— BEGIN Information supplied —

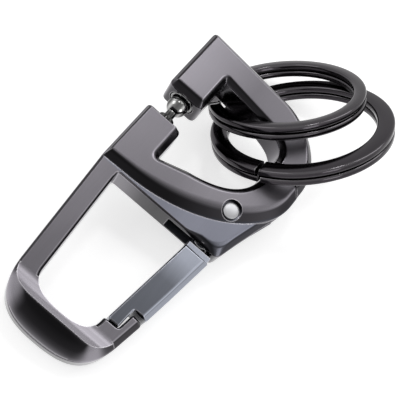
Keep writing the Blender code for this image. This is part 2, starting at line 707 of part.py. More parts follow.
def ring_route(radius, pitch):
    """The middle line of a split ring: two flat turns, joined by one short climb that parts its ends."""
    route = []
    sweep = 4 * math.pi - RING_STEP - 2 * RING_SPLIT
    count = 2 * RING_STEPS
    for step in range(count + 1):
        turned = sweep * step / count
        climb = (turned - sweep / 2) / RING_STEP + 0.5
        climb = min(1, max(0, climb))
        rise = climb * climb * (3 - 2 * climb) - 0.5
        angle = turned - sweep / 2
        route.append(Vector((radius * math.cos(angle), radius * math.sin(angle), pitch * rise)))
    return route


def least_turn_gap(route, width):
    """The least gap between points of the two turns, measured between the wire's facing sides."""
    least = None
    apart = len(route) // 4
    for i, first in enumerate(route):
        for second in route[i + apart :]:
            span = second - first
            gap = max(abs(span.z) - WIRE_THICKNESS, span.to_2d().length - width)
            least = gap if least is None else min(least, gap)
    return least


def ring_centre(share, inset, lift):
    """A ring's middle: a share of the way across the key loop, in from its far side and up from below."""
    return Vector((LOOP_WIDTH * share, LOOP_HEIGHT - inset, lift))


def make_split_ring(name, radius, width, centre, turns):
    """One flat wire carried round the ring's route, with its corners cut. The first turn places its ends."""
    split, heading, tilt = turns
    pitch = WIRE_THICKNESS + TURN_GAP
    route = ring_route(radius - width / 2, pitch)
    print(name, "least gap between its turns, mm:", round(least_turn_gap(route, width) / MM, 3))
    half_width, half_height, cut = width / 2, WIRE_THICKNESS / 2, WIRE_THICKNESS / 4
    corners = [(half_width, half_height - cut), (half_width - cut, half_height)]
    corners += [(-x, y) for x, y in reversed(corners)]
    corners += [(x, -y) for x, y in reversed(corners)]
    shape = bmesh.new()
    loops = []
    for point in route:
        outwards = Vector((point.x, point.y, 0)).normalized()
        loops.append([shape.verts.new(point + outwards * x + UP * y) for x, y in corners])
    for first, second in zip(loops, loops[1:]):
        for i in range(len(corners)):
            j = (i + 1) % len(corners)
            shape.faces.new((first[i], first[j], second[j], second[i]))
    shape.faces.new(loops[0])
    shape.faces.new(list(reversed(loops[-1])))
    bmesh.ops.recalc_face_normals(shape, faces=shape.faces)
    made = finish_mesh(name, shape)
    made.data.transform(Matrix.Rotation(split, 4, "Z"))
    turn = Matrix.Rotation(heading, 4, "Z") @ Matrix.Rotation(-tilt, 4, "X")
    made.matrix_world = Matrix.Translation(centre) @ turn
    return made


def move_origin(obj, origin):
    """Puts an object's origin on its joint axis and leaves its shape where it is."""
    obj.data.transform(Matrix.Translation(-origin))
    obj.location = origin


def shade(obj):
    obj.data.shade_smooth()
    obj.data.set_sharp_from_angle(angle=SHARP_TURN)


def body_of(solids):
    """The corners of the finished solids, and the middle of their volume."""
    bpy.context.view_layer.update()
    graph = bpy.context.evaluated_depsgraph_get()
    corners, volume, moment = [], 0, Vector((0, 0, 0))
    for solid in solids:
        mesh = solid.evaluated_get(graph).to_mesh()
        mesh.calc_loop_triangles()
        places = [solid.matrix_world @ vertex.co for vertex in mesh.vertices]
        corners += places
        for triangle in mesh.loop_triangles:
            a, b, c = (places[i] for i in triangle.vertices)
            share = a.dot(b.cross(c)) / 6
            volume += share
            moment += (a + b + c) * share / 4
    return corners, moment / volume


def resting_turn(corners, middle):
    """The turn that brings the hull's face under the middle level, so that the whole rests on it."""
    hull = bmesh.new()
    for corner in corners:
        hull.verts.new(corner)
    bmesh.ops.convex_hull(hull, input=hull.verts, use_existing_faces=False)
    best = -UP
    lowest = 0
    for face in hull.faces:
        normal = face.normal
        if normal.z >= lowest:
            continue
        inside = True
        for loop in face.loops:
            start, end = loop.vert.co, loop.link_loop_next.vert.co
            if (end - start).cross(middle - start).dot(normal) < 0:
                inside = False
        if inside:
            best, lowest = normal.copy(), normal.z
    hull.free()
    return best.rotation_difference(-UP).to_matrix().to_4x4()


def lay_down(solids, tools):
    """Leans everything, cutters too, until the solids rest at z = 0, centred over the origin."""
    corners, middle = body_of(solids)
    turn = resting_turn(corners, middle)
    turned = [turn @ corner for corner in corners]
    low = Vector([min(point[axis] for point in turned) for axis in range(3)])
    high = Vector([max(point[axis] for point in turned) for axis in range(3)])
    root = bpy.data.objects.new("lean", None)
    bpy.context.scene.collection.objects.link(root)
    root.matrix_world = Matrix.Translation(UP * (high.z - low.z) / 2 - (low + high) / 2) @ turn
    for piece in [*solids, *tools]:
        piece.parent = root


def build():
    clear_scene()
    parts = collection("Carabiner key holder")
    cutters = collection("Cutters")
    gunmetal = material("gunmetal", (0.13, 0.12, 0.14), 0.32, 1)
    steel_blue = material("gate_gunmetal", (0.15, 0.16, 0.19), 0.3, 1)
    black_nickel = material("black_nickel", (0.06, 0.055, 0.065), 0.18, 1)
    bright = material("satin_steel", (0.55, 0.56, 0.58), 0.3, 1)
    chrome = material("chrome", (0.7, 0.71, 0.72), 0.1, 1)
    tools = []
    frame = make_frame(gunmetal, tools)
    hook = make_loop_hook(gunmetal, tools)
    rivet = make_rivet(bright)
    ball = make_ball_stud(chrome)
    sleeve = make_catch_sleeve(chrome)
    gate = make_gate(steel_blue, tools)
    pin = make_gate_pin(bright)
    spring = make_gate_spring(bright)
    large_centre = ring_centre(LARGE_RING_SHARE, LARGE_RING_INSET, LARGE_RING_LIFT)
    large_turn = (LARGE_RING_SPLIT, LARGE_RING_HEADING, LARGE_RING_TILT)
    large = make_split_ring("split_ring_large", LARGE_RING_RADIUS, LARGE_WIRE_WIDTH, large_centre, large_turn)
    small_centre = ring_centre(SMALL_RING_SHARE, SMALL_RING_INSET, SMALL_RING_LIFT)
    small_turn = (SMALL_RING_SPLIT, SMALL_RING_HEADING, SMALL_RING_TILT)
    small = make_split_ring("split_ring_small", SMALL_RING_RADIUS, SMALL_WIRE_WIDTH, small_centre, small_turn)
    for ring in (large, small):
        ring.data.materials.append(black_nickel)
    solids = [frame, hook, rivet, ball, sleeve, gate, pin, spring, large, small]
    for solid in solids:
        for holder in list(solid.users_collection):
            holder.objects.unlink(solid)
        parts.objects.link(solid)
    for piece in (rivet, ball, sleeve, pin, spring, large, small):
        shade(piece)
    move_origin(hook, RIVET)
    move_origin(gate, GATE_PIN)
    hide_tools(tools, cutters)
    lay_down(solids, tools)


build()
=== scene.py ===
# %% [markdown]
# # A carabiner key holder, dressed
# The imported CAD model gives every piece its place. Here each piece is made again, finer, as a surface worked
# out with numpy, and gets a plated finish. All new shapes are first drawn flat, in millimetres, in the
# carabiner's own drawing frame: x across it, y along it towards the key loop, z up through its thickness.

# %% Load the frame
import json
import math

import bmesh
import bpy
import numpy as np
from mathutils import Matrix, Vector


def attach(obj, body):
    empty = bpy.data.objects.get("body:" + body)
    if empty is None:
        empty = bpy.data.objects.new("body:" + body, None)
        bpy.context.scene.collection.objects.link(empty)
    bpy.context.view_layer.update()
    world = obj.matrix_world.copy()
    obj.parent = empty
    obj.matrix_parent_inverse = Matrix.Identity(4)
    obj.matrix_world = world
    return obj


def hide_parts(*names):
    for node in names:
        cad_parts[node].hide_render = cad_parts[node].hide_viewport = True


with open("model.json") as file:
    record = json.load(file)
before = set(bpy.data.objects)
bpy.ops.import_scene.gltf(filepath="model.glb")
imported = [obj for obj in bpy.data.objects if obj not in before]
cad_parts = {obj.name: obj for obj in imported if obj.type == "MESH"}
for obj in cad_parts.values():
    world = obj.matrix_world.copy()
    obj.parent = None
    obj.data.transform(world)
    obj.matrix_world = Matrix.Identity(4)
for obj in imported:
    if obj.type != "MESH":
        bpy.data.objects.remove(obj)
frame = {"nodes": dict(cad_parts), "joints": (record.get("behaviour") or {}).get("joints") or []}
scene = bpy.context.scene
scene.view_settings.view_transform = "Standard"
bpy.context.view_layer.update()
nodes = frame["nodes"]

# %% [markdown]
# ## From the drawing frame to the scene
# The carabiner rests leant back on its nose and its rings, so drawing and scene differ by one turn and one
# shift. The four joints are known in both frames. The best rigid motion between two sets of points comes from
# the singular values of their covariance, which is safer than reading angles off the model.

# %% Drawing sizes
MM = 0.001
TINY = 1e-9
LOOP_WIDTH = 28.7
LOOP_HEIGHT = 30.8
HOOK_LENGTH = 28.2
THICKNESS = 7.0
MIDDLE = THICKNESS / 2
RELIEF = 1.1
DECK = THICKNESS - RELIEF
FIT_GAP = 0.3
PIN_GAP = 0.2
OVERRUN = 1.0
RIVET_INSET = 7.3
RIVET = np.array((LOOP_WIDTH - RIVET_INSET, LOOP_HEIGHT * 0.2305))
GATE_PIN = np.array((LOOP_WIDTH * 0.739, 0.9))
LARGE_RING = dict(
    radius=16.0, width=3.0, centre=(LOOP_WIDTH * 0.77, 29.0, 3.8), heading=67.6, tilt=44.0, split=205.0
)
SMALL_RING = dict(
    radius=14.0, width=2.2, centre=(LOOP_WIDTH * 0.5784, 32.5, 2.7), heading=63.2, tilt=45.5, split=160.0
)

# %% The rigid motion between the two frames
DRAWN = {
    "gate_hinge": (*GATE_PIN, MIDDLE),
    "loop_hinge": (*RIVET, MIDDLE),
    "large_ring_swing": LARGE_RING["centre"],
    "small_ring_swing": SMALL_RING["centre"],
}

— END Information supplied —

**Aim of the exercise**
Return the lines above precisely as they appear, beginning at the first line and ending at the line with "return route", and nothing after it.

**Written solution**
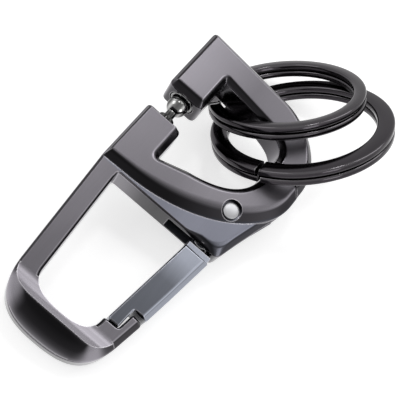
Keep writing the Blender code for this image. This is part 2, starting at line 707 of part.py. More parts follow.
def ring_route(radius, pitch):
    """The middle line of a split ring: two flat turns, joined by one short climb that parts its ends."""
    route = []
    sweep = 4 * math.pi - RING_STEP - 2 * RING_SPLIT
    count = 2 * RING_STEPS
    for step in range(count + 1):
        turned = sweep * step / count
        climb = (turned - sweep / 2) / RING_STEP + 0.5
        climb = min(1, max(0, climb))
        rise = climb * climb * (3 - 2 * climb) - 0.5
        angle = turned - sweep / 2
        route.append(Vector((radius * math.cos(angle), radius * math.sin(angle), pitch * rise)))
    return route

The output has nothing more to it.